I'm being challenged right now. By God and other people (about the same thing). I do not know if I have the courage to face this challenge right now. I want to, sort of, but it scares me. Perhaps I will go do my part of it before class and see what happens. This has been a long time challenge, but it has beome more real over the last few days. Oh good...a distraction. OK, I'm going, I'm going.

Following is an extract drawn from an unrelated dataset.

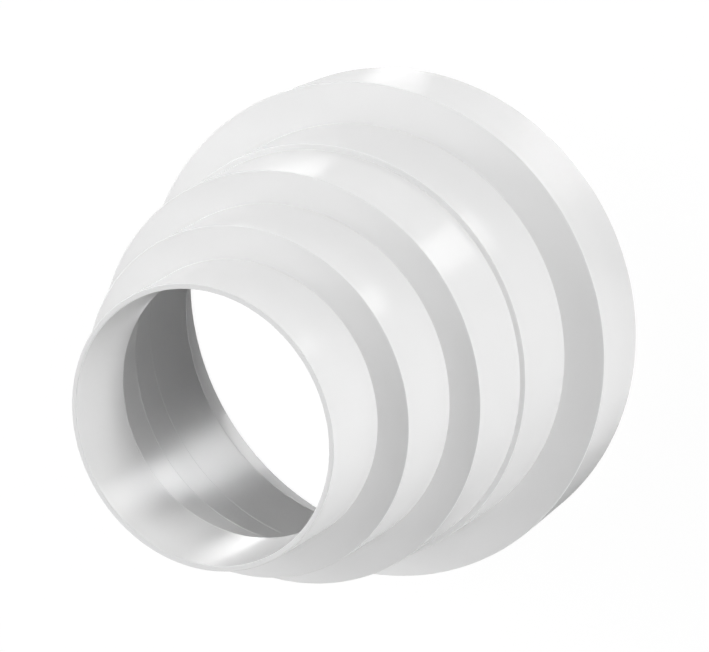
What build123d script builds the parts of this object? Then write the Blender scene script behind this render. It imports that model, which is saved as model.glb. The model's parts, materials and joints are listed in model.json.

Saturday, December 04, 2004

Well, when I got back from Winnipeg I didn't think I would be doing any out-of-town travelling until Christmas. Last Friday I drove to S'toon, well, half an hour outside of S'toon) to cheer on the volleyball teams. It was fun. They couldn't hear me, unless they were serving on the side I was sitting on, but it was fun nonetheless. Then I spent Saturday afternoon and evening in S'toon. We watched The Forgotten and Alexander, with having dinner in between. Alexander was good. The Forgotten was good and highly entertaining. Dinner was good. But the best part of that day was the conversation. There was honesty without holding back. I wish I had this in all my friendships. Anyways, I ended up driving to S'toon again yesterday. This time I went with Vanessa. We watched Ladder 49, went to BP for dinner, shopped at Wal-Mart (I bought pink clothes :S), and went to McD's for icecream. Once again, the conversation over dinner and to and from S'toon was the highlight. I love one-on-one conversations with people. It helps me to get to know them (and them me) so much better. While last weekend there seemed to be, for the most part, a central topic, last night we talked about a variety of things, but with depth for the topics that needed it. Well, I have to go do some more homework. This is my break between lunch and supper. I am SO looking forward to dinner and a movie (IN TOWN!) tonight. It'll be good to hang out and relax with friends, who have basically become family.